In other words, I don't think it was on purpose, just that's what happened.
posted by notsnot at 3:15 AM on September 20, 2011


Response by poster: notsnot, ok so if both pieces of land where once one territory, and both forests (which where contiguous, save for the Oder) were destroyed at the same time - the firs would have had to been planted and the birch would have grown in the untended to wreckage?
posted by metsauce at 3:30 AM on September 20, 2011


the majority of forested trees in Europe have been harvested and re-planted for since about the 14th century so it is not surprising that different planting schemes meet at national borders.
posted by three blind mice at 3:52 AM on September 20, 2011 [3 favorites]


Yeah, at least in my area (NH), birch is a strong enough pioneer species that it is basically a weed. It fills in surprisingly quickly.
posted by kaszeta at 5:03 AM on September 20, 2011


IANAF, but I will hazard a guess that it's not to do with birch as a pioneer species.

I think it may be that Polish forests have been less intensively developed and benefit from more enlightened forestry which aims to give the traditional environment some consideration.

In Germany by contrast unfettered capitalism has slapped in whatever trees will yield the quickest, easiest profit, including non-native varieties which have significant environmental disadvantages.

I could be wrong, Your Trees May Vary, etc
posted by Segundus at 5:17 AM on September 20, 2011


I think it may be that Polish forests have been less intensively developed and benefit from more enlightened forestry which aims to give the traditional environment some consideration.

In Germany by contrast unfettered capitalism has slapped in whatever trees will yield the quickest, easiest profit, including non-native varieties which have significant environmental disadvantages.


Not to derail, and IANAF either, but in general the eastern bloc countries had fairly exploitative environmental policies, and the border there was between Poland and East Germany, and capitalism was hardly fettered in Western Germany. No one would call them "enlightened".

One significant exception to this that may be relevant to this question is that the border areas - more so along the "iron curtain" but even between two soviet bloc states - typically had a wide exclusion zones. Sometimes these were clear cut to give border guards better visibility. (In others absence of tourism, agriculture or other activity encouraged natural forest activity.) Polish and German government may have simply planted different trees to fill in the border area clear-cutting; or birch may have filled in naturally on the Polish side, based on previous answers.
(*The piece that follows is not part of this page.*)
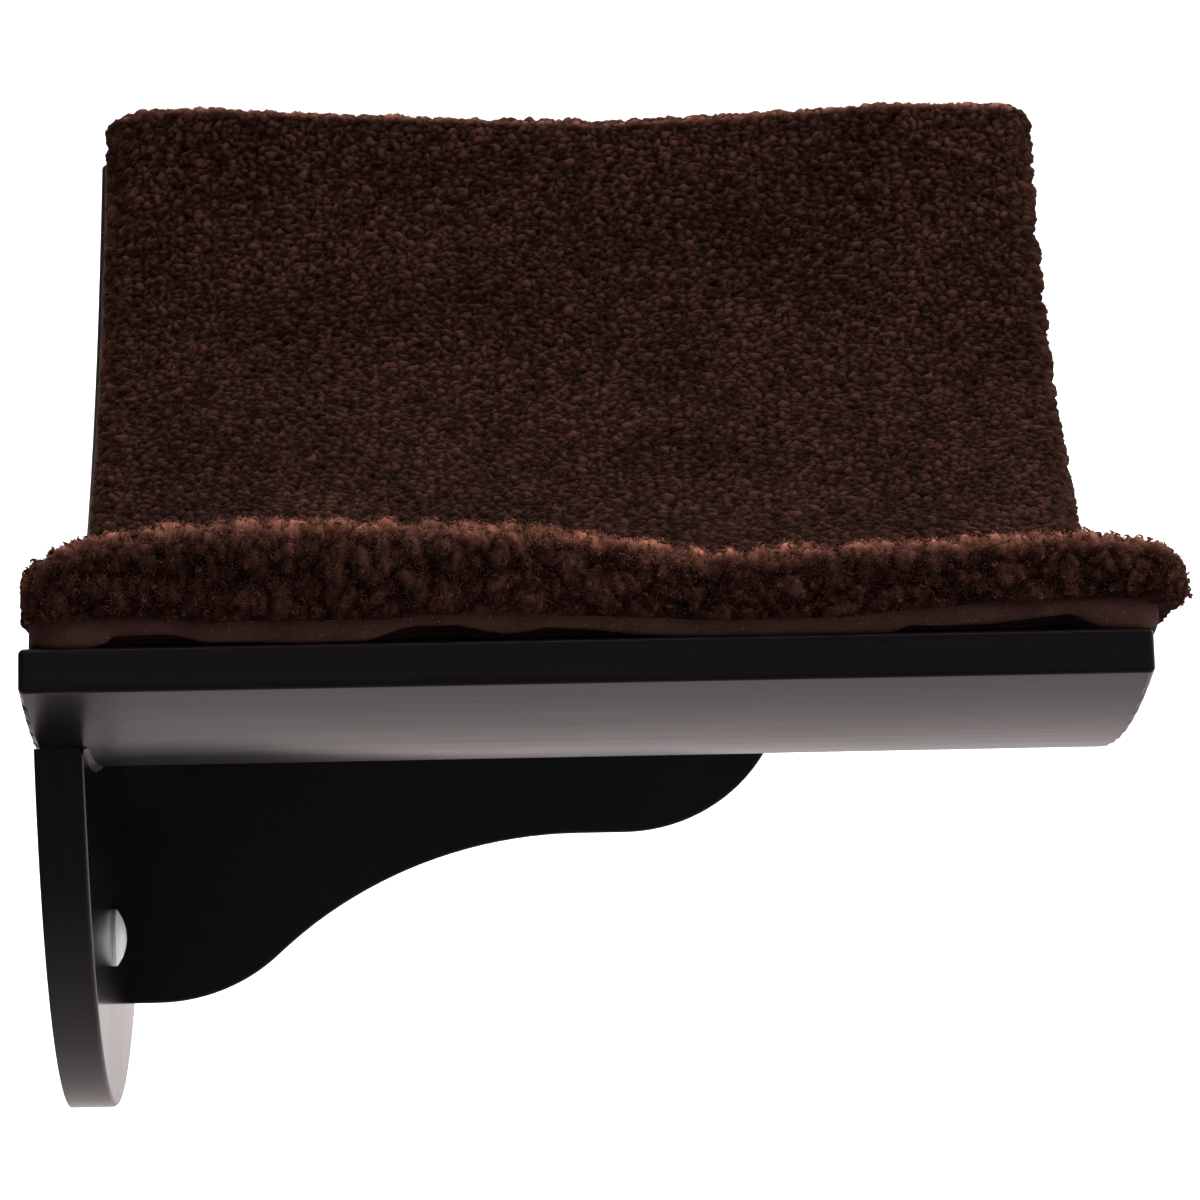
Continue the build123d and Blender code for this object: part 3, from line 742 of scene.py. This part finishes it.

lear-cutting on the Polish side may encourage birch growth in Poland; benign neglect or on the German side had other biological outcomes.
posted by RandlePatrickMcMurphy at 6:15 AM on September 20, 2011


You're right, I was talking rubbish about "unfettered capitalism" and all that. But I still suspect that the underlying factor is a difference of policy. For German attitudes, see the link I gave above: for a short view of Polish forestry since 1945, see this.